* Written problem *
Repeat only the lines from the one containing "pieces = [solid" through the one containing "CAMERA_REACH = 20", exactly as written, both ends included.

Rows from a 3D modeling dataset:
>>>

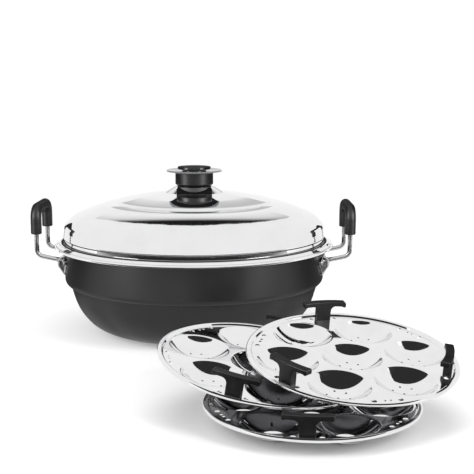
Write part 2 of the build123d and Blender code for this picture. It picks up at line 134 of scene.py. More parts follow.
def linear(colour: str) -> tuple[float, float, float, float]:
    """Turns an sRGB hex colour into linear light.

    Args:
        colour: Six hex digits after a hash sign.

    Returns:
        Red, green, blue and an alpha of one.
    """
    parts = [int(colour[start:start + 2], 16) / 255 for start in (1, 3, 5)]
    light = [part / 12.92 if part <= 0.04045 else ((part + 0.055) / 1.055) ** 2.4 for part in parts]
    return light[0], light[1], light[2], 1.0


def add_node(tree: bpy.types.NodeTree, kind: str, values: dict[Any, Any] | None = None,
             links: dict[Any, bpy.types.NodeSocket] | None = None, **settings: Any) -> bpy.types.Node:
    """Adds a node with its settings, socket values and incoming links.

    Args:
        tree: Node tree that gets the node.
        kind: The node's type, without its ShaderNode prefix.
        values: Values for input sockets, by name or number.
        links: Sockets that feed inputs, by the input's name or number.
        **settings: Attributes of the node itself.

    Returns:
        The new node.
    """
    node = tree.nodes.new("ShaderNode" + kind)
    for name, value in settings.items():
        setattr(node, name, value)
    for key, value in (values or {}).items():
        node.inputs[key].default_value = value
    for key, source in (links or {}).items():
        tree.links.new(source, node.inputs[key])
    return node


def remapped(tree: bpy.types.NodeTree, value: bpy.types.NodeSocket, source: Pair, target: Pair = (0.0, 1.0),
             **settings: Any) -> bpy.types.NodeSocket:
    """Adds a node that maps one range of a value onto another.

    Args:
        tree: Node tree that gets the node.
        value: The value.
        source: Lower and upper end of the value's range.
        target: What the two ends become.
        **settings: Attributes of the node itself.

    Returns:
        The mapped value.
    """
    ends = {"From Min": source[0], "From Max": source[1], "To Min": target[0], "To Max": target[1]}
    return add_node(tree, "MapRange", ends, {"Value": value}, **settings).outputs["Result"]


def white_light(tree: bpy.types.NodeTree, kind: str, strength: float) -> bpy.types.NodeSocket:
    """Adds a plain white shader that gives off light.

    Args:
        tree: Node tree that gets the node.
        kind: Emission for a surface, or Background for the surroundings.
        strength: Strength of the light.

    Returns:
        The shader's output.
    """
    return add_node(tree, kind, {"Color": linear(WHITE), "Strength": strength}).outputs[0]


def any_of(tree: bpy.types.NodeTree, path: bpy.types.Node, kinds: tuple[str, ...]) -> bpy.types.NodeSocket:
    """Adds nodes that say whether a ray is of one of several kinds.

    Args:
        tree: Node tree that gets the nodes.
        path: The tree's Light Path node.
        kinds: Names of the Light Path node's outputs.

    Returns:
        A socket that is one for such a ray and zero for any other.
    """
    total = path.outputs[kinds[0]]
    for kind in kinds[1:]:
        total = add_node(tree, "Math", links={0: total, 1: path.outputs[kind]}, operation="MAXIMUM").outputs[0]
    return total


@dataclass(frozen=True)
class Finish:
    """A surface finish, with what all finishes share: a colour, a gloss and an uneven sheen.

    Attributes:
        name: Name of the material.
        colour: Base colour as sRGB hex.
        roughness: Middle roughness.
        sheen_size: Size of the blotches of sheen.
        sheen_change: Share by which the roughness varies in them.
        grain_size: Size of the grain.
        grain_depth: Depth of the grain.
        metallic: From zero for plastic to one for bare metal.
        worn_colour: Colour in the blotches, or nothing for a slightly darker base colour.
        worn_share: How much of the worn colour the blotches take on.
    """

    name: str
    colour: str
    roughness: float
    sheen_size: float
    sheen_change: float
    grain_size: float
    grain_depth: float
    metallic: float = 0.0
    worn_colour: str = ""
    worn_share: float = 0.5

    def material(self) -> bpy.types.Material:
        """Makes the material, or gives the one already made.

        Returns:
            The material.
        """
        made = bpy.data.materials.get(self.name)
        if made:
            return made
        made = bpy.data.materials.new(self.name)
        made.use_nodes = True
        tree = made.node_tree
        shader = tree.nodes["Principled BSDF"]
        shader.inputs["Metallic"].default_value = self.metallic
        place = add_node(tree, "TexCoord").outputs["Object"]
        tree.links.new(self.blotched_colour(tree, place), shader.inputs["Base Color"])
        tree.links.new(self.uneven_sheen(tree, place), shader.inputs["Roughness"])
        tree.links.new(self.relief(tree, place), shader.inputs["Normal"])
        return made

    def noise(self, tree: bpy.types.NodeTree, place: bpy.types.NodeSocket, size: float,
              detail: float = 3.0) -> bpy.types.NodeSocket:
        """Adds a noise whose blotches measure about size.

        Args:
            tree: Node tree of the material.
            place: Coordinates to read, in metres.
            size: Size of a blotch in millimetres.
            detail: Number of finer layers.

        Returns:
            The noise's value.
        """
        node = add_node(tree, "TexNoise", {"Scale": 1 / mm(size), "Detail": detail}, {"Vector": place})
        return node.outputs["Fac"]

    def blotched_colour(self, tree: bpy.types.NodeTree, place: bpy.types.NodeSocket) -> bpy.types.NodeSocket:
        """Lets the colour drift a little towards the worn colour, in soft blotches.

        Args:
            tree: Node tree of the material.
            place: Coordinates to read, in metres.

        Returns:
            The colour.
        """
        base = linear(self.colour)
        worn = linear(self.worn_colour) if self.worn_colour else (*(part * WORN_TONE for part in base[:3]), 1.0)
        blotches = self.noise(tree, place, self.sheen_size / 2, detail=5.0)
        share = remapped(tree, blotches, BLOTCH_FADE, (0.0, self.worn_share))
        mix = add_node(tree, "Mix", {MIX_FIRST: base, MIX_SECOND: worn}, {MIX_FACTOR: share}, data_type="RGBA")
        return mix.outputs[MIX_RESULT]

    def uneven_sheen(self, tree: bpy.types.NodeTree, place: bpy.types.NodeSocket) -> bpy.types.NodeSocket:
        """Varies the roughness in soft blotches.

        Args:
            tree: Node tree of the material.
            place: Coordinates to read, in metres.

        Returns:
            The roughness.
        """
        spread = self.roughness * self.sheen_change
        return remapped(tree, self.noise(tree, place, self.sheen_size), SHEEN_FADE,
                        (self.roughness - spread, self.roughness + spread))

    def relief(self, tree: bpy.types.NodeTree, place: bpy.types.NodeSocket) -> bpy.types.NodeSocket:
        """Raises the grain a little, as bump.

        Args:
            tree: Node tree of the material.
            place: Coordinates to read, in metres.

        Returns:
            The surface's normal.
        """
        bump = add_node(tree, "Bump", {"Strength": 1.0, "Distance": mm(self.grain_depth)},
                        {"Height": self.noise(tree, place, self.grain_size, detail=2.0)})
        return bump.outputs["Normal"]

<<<
>>>

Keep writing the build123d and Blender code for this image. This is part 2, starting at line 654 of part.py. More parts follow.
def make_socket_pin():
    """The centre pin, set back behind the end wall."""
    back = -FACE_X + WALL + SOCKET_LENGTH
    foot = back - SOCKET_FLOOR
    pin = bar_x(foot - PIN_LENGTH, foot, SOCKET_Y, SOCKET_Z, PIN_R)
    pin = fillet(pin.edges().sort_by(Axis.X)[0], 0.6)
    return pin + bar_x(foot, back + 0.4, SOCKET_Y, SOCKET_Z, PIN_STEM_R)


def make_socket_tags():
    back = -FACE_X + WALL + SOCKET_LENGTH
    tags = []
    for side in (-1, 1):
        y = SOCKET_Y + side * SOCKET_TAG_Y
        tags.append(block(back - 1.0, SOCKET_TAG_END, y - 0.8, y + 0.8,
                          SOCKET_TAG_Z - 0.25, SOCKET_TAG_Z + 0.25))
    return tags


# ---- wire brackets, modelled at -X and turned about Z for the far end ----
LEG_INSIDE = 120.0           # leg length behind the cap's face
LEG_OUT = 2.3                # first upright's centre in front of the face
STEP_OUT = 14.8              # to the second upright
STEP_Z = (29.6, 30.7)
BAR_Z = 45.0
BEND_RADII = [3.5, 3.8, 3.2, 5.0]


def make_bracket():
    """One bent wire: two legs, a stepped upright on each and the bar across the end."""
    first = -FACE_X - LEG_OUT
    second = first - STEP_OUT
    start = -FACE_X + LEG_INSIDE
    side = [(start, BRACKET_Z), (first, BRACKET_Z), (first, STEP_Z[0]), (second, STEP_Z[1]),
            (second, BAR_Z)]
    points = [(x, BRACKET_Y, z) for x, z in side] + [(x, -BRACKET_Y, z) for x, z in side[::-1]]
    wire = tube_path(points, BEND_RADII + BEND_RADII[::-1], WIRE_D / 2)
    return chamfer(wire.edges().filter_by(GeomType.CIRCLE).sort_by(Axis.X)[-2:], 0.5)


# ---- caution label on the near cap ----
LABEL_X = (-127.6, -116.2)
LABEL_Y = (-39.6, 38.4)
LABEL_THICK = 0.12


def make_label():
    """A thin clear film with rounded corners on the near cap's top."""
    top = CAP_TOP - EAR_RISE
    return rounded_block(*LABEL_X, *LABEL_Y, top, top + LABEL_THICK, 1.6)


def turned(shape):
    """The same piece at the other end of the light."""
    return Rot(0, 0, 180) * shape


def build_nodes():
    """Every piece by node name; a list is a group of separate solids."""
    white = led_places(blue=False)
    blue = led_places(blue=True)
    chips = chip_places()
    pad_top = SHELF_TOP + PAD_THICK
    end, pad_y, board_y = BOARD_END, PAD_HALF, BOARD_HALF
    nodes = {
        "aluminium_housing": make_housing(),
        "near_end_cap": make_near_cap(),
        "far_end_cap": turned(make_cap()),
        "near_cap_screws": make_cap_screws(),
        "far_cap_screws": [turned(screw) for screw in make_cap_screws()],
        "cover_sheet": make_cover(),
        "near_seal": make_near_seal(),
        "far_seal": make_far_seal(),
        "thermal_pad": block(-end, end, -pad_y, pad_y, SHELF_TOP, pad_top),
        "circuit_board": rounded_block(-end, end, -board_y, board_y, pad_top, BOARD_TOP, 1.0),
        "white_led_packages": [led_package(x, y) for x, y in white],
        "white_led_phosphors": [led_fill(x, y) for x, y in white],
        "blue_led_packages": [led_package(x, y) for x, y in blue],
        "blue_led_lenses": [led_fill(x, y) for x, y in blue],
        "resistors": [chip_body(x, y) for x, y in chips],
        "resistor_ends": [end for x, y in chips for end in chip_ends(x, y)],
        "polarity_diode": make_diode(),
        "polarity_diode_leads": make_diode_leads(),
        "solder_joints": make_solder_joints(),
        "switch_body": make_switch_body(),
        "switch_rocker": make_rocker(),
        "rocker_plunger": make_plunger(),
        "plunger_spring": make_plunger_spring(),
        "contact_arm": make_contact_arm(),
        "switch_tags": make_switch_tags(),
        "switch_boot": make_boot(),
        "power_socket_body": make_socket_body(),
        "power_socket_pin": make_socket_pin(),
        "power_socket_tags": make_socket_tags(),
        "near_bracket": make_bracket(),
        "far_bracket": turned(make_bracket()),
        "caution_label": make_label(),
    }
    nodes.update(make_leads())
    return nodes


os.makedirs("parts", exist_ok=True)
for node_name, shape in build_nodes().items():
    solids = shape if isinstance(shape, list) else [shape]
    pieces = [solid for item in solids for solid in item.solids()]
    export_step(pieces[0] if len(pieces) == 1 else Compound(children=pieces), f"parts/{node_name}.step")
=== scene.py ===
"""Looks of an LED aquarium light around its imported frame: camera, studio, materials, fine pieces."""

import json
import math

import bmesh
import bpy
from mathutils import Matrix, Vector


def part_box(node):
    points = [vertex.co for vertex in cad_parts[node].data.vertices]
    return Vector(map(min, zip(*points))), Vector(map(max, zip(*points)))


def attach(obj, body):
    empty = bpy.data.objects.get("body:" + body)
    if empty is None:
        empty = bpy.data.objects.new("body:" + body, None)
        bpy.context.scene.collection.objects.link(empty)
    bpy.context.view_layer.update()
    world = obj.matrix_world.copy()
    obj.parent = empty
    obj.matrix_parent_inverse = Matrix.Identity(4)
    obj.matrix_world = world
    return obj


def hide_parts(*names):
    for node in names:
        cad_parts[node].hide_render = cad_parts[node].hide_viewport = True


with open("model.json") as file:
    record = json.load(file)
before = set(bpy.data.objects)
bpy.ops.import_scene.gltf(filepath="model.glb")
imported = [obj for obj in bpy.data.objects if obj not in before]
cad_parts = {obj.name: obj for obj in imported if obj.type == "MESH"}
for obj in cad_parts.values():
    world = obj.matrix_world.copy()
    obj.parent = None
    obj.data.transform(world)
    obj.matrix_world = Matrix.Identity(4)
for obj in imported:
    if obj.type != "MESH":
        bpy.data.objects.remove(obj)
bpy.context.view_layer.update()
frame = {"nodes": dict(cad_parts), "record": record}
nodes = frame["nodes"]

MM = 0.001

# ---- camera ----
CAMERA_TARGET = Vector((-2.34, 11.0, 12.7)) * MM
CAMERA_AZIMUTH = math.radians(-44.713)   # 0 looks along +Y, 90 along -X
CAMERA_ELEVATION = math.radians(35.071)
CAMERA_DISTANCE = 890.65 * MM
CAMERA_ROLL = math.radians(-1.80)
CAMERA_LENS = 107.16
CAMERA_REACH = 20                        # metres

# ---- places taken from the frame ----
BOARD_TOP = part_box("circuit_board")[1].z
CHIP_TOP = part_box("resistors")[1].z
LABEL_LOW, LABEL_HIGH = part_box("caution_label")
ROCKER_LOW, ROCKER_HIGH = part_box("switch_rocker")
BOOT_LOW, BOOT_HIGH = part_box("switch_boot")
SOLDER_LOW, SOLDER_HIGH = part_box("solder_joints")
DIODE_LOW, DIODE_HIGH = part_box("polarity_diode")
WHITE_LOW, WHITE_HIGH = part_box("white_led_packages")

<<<
>>>

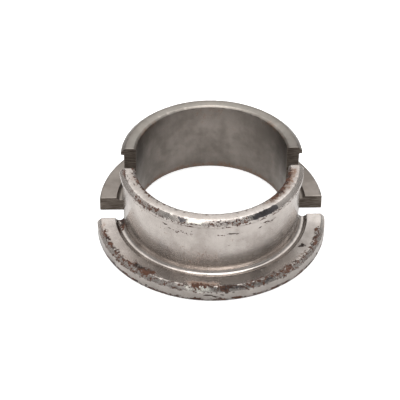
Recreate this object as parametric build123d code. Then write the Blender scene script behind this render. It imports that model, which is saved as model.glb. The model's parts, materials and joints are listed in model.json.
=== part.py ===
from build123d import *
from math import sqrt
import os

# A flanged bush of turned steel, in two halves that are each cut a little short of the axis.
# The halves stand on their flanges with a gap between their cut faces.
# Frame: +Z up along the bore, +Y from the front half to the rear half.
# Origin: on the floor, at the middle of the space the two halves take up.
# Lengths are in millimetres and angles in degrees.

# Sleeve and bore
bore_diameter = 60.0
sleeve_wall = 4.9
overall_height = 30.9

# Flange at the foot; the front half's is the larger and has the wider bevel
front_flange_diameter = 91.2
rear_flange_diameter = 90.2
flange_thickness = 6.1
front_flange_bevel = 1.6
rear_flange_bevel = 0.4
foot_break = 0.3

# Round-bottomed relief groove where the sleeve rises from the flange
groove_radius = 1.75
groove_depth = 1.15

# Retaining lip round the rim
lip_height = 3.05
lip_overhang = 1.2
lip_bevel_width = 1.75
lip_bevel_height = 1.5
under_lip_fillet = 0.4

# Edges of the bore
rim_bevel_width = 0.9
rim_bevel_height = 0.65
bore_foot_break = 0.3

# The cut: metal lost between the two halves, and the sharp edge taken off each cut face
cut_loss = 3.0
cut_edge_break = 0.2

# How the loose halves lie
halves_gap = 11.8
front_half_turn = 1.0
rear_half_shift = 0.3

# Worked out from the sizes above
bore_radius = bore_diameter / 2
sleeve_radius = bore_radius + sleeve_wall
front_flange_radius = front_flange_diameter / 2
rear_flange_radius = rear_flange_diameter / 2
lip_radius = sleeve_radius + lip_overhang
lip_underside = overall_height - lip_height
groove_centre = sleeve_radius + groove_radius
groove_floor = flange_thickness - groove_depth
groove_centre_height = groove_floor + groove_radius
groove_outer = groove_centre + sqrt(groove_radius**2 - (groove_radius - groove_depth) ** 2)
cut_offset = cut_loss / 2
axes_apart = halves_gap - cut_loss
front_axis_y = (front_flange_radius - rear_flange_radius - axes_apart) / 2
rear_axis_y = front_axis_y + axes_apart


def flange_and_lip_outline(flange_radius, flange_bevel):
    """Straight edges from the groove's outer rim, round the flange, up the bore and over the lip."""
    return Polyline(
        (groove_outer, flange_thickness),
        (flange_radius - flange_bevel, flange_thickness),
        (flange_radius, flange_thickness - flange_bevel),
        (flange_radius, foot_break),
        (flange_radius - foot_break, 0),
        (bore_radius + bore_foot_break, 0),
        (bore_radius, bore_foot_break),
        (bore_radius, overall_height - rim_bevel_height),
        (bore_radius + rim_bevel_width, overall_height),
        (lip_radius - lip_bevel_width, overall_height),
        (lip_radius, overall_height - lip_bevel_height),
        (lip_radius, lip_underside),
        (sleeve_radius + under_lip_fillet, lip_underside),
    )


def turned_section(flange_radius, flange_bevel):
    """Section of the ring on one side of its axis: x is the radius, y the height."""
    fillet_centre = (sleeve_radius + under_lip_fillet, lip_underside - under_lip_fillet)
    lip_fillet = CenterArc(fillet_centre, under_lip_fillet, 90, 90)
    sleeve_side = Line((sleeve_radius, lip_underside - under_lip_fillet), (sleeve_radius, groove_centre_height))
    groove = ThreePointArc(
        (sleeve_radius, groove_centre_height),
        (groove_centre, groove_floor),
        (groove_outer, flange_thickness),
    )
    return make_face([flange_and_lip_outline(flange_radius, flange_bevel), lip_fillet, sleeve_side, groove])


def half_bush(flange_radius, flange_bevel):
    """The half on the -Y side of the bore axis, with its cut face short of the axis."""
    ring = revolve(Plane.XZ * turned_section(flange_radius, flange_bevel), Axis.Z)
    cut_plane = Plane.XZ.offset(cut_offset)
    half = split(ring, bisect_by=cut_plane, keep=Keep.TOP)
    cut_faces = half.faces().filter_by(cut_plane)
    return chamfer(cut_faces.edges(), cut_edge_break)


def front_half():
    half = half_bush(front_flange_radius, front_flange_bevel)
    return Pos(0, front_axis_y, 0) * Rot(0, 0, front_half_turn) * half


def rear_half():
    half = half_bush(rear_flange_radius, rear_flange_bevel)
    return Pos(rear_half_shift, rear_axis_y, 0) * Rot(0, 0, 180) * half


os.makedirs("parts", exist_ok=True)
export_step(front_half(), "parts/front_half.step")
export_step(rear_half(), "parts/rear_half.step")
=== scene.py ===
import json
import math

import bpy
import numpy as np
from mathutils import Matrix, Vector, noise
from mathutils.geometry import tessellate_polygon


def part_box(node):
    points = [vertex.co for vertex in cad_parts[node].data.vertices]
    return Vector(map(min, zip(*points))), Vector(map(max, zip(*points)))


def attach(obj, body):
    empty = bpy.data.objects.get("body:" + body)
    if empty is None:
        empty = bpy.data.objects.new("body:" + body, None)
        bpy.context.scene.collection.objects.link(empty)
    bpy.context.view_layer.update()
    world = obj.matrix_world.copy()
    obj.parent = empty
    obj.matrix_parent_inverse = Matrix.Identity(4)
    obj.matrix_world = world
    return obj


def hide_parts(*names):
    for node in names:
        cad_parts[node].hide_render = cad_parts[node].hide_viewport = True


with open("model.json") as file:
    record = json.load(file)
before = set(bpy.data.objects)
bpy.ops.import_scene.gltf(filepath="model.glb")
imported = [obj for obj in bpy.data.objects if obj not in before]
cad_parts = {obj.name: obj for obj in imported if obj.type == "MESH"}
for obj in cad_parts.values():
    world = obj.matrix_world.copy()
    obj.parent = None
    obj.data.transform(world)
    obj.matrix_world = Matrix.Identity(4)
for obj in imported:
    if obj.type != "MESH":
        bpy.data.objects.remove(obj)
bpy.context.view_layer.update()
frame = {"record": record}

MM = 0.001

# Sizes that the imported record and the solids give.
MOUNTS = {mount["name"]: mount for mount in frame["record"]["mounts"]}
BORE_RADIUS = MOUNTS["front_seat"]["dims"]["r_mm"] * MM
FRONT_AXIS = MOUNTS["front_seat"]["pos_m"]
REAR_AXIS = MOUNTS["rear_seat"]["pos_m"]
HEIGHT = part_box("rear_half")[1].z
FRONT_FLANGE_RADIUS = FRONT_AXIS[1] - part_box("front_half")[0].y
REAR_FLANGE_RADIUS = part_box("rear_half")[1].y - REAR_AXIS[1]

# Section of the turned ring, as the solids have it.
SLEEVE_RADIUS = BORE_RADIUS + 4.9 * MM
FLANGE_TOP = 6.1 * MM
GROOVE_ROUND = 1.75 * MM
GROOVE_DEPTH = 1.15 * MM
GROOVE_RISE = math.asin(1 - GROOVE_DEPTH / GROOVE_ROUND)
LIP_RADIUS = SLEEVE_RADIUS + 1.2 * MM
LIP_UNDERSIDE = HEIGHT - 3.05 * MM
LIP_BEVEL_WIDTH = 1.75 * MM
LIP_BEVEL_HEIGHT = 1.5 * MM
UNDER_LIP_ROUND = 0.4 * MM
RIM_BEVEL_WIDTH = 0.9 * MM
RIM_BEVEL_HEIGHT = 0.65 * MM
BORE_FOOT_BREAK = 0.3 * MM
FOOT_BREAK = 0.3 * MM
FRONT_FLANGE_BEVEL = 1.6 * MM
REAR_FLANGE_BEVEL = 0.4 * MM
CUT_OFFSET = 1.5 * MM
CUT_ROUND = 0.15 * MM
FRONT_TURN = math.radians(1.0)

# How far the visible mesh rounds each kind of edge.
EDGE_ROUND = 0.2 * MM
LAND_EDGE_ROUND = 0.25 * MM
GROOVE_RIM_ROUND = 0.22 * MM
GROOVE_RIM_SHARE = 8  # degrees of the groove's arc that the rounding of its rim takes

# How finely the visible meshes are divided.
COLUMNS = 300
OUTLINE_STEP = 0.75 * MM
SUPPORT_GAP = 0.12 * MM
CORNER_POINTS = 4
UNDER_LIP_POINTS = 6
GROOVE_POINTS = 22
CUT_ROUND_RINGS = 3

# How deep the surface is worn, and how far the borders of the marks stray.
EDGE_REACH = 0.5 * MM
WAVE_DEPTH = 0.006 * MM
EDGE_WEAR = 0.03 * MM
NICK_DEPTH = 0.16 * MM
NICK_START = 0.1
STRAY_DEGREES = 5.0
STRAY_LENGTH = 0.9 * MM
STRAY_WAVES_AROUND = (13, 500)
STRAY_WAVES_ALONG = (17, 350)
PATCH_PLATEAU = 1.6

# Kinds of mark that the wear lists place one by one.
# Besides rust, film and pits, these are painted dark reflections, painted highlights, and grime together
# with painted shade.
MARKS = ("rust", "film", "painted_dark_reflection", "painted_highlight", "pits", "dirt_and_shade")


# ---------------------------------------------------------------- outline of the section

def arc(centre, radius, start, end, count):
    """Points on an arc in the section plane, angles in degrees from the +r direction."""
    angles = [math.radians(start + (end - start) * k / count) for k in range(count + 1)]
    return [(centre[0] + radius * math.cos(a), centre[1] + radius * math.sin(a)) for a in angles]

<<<

* Completed task *
    pieces = [solid for item in solids for solid in item.solids()]
    export_step(pieces[0] if len(pieces) == 1 else Compound(children=pieces), f"parts/{node_name}.step")
=== scene.py ===
"""Looks of an LED aquarium light around its imported frame: camera, studio, materials, fine pieces."""

import json
import math

import bmesh
import bpy
from mathutils import Matrix, Vector


def part_box(node):
    points = [vertex.co for vertex in cad_parts[node].data.vertices]
    return Vector(map(min, zip(*points))), Vector(map(max, zip(*points)))


def attach(obj, body):
    empty = bpy.data.objects.get("body:" + body)
    if empty is None:
        empty = bpy.data.objects.new("body:" + body, None)
        bpy.context.scene.collection.objects.link(empty)
    bpy.context.view_layer.update()
    world = obj.matrix_world.copy()
    obj.parent = empty
    obj.matrix_parent_inverse = Matrix.Identity(4)
    obj.matrix_world = world
    return obj


def hide_parts(*names):
    for node in names:
        cad_parts[node].hide_render = cad_parts[node].hide_viewport = True


with open("model.json") as file:
    record = json.load(file)
before = set(bpy.data.objects)
bpy.ops.import_scene.gltf(filepath="model.glb")
imported = [obj for obj in bpy.data.objects if obj not in before]
cad_parts = {obj.name: obj for obj in imported if obj.type == "MESH"}
for obj in cad_parts.values():
    world = obj.matrix_world.copy()
    obj.parent = None
    obj.data.transform(world)
    obj.matrix_world = Matrix.Identity(4)
for obj in imported:
    if obj.type != "MESH":
        bpy.data.objects.remove(obj)
bpy.context.view_layer.update()
frame = {"nodes": dict(cad_parts), "record": record}
nodes = frame["nodes"]

MM = 0.001

# ---- camera ----
CAMERA_TARGET = Vector((-2.34, 11.0, 12.7)) * MM
CAMERA_AZIMUTH = math.radians(-44.713)   # 0 looks along +Y, 90 along -X
CAMERA_ELEVATION = math.radians(35.071)
CAMERA_DISTANCE = 890.65 * MM
CAMERA_ROLL = math.radians(-1.80)
CAMERA_LENS = 107.16
CAMERA_REACH = 20                        # metres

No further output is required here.